以下に誤りの多い事例を紹介しますので、提出の際はご注意いただけると嬉しいです。
○注文住宅の契約書
注文住宅の場合、追加工事や工事の変更などを行うことが一般的です。
追加工事を行い、それが住宅ローン控除の対象となる工事であれば、その契約書も必要になります。
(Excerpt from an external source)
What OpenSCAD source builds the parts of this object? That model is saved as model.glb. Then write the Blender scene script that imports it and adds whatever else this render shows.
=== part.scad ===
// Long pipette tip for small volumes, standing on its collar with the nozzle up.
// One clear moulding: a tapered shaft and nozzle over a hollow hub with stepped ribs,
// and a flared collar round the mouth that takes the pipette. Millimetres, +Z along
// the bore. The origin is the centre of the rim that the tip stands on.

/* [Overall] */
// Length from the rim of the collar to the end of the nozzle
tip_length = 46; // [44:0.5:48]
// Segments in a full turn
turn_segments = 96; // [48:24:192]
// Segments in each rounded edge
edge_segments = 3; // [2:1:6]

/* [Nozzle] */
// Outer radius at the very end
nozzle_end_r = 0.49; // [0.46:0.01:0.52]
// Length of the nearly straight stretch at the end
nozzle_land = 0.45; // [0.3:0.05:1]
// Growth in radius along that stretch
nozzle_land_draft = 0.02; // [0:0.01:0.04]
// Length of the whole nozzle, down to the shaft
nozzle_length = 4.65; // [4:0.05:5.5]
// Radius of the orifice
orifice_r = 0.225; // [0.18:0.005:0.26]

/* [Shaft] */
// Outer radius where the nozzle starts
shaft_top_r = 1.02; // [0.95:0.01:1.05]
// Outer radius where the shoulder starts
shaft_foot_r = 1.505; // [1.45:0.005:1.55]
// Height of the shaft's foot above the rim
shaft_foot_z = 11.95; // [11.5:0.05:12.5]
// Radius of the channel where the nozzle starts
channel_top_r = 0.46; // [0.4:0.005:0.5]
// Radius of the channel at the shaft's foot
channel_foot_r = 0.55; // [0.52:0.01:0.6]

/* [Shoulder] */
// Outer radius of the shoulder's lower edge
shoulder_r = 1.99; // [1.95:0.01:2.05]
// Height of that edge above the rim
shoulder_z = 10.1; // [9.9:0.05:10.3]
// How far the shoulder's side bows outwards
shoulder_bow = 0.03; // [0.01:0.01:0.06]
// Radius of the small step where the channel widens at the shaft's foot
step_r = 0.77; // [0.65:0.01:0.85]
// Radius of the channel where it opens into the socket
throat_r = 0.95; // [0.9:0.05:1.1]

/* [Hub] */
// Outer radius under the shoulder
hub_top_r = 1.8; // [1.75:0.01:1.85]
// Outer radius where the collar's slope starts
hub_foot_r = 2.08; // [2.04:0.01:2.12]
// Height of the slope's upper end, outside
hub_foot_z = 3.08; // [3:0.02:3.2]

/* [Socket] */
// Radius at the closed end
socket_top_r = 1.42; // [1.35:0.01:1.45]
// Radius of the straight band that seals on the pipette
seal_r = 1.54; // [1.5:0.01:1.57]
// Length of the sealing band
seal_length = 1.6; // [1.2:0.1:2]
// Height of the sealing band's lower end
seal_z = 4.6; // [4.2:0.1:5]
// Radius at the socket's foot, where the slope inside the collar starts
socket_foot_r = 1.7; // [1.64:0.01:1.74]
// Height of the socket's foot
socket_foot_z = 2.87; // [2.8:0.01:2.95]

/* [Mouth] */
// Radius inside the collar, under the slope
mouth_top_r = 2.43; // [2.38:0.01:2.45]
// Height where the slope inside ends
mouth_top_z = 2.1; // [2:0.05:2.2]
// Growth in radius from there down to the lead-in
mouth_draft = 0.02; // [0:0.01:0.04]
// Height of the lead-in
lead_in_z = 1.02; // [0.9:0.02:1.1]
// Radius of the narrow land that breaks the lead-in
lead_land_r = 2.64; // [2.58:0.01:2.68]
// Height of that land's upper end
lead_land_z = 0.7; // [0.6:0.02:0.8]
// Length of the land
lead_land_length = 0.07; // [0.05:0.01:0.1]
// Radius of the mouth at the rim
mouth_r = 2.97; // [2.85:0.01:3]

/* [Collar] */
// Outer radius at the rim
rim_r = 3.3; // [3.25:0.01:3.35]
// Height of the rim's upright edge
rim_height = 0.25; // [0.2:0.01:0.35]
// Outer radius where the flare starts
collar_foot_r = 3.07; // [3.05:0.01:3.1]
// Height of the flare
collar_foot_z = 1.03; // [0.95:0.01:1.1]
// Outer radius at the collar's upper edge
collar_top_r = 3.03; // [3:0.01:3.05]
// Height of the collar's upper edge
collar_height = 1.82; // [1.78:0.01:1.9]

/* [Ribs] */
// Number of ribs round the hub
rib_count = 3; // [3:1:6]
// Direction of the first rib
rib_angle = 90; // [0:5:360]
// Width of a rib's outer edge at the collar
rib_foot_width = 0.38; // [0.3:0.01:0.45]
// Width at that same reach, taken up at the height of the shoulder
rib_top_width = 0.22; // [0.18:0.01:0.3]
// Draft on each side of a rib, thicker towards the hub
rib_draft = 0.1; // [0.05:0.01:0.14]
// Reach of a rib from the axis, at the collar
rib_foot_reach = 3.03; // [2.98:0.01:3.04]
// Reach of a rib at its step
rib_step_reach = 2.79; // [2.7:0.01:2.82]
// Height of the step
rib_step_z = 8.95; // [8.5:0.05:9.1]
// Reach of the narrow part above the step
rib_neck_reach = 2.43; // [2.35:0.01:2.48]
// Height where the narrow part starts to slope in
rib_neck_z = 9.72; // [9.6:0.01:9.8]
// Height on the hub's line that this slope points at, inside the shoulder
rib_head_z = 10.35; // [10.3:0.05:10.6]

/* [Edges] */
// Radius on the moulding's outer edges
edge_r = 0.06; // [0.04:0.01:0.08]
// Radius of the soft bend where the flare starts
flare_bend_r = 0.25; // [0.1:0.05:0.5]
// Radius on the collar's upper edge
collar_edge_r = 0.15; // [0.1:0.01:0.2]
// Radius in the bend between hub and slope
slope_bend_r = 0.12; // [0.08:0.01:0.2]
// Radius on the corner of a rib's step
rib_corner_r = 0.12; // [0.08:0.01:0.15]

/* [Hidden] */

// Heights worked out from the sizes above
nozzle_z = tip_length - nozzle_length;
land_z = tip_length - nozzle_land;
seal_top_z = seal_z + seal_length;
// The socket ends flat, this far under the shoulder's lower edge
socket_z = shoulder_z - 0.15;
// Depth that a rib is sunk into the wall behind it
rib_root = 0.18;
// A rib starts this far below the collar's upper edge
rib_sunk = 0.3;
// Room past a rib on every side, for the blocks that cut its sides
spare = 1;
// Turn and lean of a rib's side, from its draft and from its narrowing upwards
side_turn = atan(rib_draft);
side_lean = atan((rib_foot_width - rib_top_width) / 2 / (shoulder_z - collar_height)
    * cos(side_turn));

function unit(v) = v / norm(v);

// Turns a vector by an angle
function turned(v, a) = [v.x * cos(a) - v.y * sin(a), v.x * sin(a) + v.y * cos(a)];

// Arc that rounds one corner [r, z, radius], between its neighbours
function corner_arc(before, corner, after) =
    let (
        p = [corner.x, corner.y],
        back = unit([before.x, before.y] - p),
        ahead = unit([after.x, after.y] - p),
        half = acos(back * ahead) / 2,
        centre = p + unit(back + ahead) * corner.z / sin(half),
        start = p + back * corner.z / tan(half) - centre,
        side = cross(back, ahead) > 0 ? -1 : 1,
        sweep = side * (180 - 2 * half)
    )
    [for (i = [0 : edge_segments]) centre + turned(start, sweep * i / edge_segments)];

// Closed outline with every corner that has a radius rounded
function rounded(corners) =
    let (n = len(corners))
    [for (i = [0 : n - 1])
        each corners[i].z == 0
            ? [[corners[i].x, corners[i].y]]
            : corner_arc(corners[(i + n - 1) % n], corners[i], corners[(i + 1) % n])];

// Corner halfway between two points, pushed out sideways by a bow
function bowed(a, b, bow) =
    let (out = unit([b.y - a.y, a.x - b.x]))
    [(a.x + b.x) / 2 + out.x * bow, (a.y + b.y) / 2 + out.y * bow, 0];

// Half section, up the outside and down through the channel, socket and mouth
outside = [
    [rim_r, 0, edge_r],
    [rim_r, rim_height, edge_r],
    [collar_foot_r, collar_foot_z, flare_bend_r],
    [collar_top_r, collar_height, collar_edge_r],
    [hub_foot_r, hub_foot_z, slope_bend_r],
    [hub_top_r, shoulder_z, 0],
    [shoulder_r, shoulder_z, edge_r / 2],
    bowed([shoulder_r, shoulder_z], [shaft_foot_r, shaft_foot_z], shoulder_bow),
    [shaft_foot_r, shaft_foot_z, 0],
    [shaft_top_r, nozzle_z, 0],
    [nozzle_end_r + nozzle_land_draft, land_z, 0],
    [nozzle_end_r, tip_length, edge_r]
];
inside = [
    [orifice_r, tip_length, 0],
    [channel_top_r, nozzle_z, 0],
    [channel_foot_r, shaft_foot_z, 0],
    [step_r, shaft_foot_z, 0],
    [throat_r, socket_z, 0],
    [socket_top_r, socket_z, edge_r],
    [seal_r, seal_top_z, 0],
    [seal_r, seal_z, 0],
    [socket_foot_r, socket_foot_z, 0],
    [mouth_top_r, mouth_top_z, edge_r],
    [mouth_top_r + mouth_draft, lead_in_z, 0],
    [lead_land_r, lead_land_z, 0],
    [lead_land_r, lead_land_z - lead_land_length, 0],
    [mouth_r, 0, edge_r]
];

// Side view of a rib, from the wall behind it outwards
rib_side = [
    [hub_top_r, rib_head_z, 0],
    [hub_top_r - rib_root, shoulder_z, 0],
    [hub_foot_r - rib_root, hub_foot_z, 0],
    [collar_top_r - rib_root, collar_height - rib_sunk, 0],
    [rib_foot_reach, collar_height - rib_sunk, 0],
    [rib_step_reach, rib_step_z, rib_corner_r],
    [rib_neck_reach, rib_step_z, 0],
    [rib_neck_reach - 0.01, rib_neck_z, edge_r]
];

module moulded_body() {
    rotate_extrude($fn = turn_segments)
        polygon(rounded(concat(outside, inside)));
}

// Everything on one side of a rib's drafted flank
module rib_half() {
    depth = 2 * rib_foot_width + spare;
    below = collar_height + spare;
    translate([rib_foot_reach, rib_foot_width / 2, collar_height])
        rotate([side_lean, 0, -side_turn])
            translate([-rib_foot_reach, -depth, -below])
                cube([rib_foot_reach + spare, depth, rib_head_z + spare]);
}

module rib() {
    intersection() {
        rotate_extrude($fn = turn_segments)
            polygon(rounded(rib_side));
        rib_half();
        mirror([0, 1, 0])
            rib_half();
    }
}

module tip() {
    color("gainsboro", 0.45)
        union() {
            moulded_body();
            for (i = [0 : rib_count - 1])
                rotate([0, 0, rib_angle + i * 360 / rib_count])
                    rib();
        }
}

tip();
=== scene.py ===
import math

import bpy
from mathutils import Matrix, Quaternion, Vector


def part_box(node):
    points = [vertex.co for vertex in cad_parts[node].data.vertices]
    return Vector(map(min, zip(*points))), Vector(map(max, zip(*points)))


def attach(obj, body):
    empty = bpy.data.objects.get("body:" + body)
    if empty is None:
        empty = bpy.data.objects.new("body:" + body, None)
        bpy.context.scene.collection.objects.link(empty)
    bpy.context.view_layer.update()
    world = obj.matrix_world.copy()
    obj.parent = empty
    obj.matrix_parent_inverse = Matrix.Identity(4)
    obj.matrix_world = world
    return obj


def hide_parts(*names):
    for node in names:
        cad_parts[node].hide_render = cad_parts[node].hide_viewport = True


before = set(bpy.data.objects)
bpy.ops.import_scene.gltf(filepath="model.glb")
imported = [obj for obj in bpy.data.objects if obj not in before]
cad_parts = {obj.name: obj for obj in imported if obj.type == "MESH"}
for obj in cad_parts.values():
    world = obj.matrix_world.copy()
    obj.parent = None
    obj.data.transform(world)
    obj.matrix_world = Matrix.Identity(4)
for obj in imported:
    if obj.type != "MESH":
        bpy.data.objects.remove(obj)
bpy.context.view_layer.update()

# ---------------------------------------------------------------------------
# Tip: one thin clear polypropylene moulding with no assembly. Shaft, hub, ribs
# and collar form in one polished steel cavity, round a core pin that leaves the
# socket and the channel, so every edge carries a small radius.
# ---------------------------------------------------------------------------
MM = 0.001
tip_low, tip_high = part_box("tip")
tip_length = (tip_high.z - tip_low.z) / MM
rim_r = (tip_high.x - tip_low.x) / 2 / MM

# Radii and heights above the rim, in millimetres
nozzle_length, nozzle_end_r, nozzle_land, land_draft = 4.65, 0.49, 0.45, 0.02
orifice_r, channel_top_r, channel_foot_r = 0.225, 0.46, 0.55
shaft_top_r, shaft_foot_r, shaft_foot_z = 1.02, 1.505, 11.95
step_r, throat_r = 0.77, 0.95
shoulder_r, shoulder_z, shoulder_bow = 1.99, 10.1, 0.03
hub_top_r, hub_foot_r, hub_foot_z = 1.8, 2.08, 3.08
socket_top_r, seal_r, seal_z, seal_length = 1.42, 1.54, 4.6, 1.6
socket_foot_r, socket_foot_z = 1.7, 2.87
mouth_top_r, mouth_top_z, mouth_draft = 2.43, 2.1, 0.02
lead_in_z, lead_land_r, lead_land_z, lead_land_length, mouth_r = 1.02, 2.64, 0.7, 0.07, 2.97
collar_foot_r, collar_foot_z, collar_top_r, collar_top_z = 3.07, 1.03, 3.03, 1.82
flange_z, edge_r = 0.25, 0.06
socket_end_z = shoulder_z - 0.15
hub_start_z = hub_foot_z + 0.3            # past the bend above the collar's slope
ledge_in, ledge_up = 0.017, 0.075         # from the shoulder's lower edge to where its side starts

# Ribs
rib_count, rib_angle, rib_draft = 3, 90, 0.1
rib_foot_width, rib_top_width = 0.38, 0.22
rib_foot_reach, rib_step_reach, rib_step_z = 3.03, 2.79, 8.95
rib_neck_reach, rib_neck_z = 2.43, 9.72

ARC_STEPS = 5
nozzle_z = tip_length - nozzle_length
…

また、工事内容の変更があった場合も同様です。
住宅ローン控除の計算明細書に記載された工事金額と、提出された契約書の工事金額が違うことがよくあり、申告者への確認等が必要になります。
○認定長期優良住宅、低炭素建築物
書類が2種類必要ですが、どちらか一方の提出であることが非常に多かったです(どちらかと言うと、「住宅用家屋証明書」が無いことが多い)。
また、「検査済証」など、誤った書類の提出も多くありました。
「認定通知書の写し」と、「住宅用家屋証明書」or「認定長期優良住宅建築証明書」の2種類の書類が必要になります。
○ZEH水準省エネ住宅、省エネ基準適合住宅
・基準を満たさない証明書が提出され適用されていることがありました。
ZEH水準省エネ住宅は断熱等性能等級5以上・一次エネルギー消費量等級6以上
省エネ基準適合住宅は断熱等性能等級4以上・一次エネルギー消費量等級4以上
が必要となります。
・「建設」住宅性能評価書が必要ですが、「設計」住宅性能評価書が提出されていることが多かったです。出し直しとなってしまいます。
終わりに
住宅ローン控除の適用には普段あまり目にしない書類が数多く必要で、面倒で時間もかかります。書類収集は早めにやっておきましょう。
また、「住宅借入金等特別控除額の計算明細書」という書類も必要になりますが、確定申告の書類を作成する際に作りますので、用意する必要はありません。
書類誤りや計算誤りが非常に多く、件数も膨大になるため、一たび誤りがあり還付が止まっても税務署から中々連絡は来ません。
提出の際注意いただくのと、あまりに還付が遅ければ税務署へ状況を問い合わせをしてみるのも良いと思います。
【編集後記】
向こう何年も控除を受ける物になります。しっかり申告して、確実に減税を受けましょう!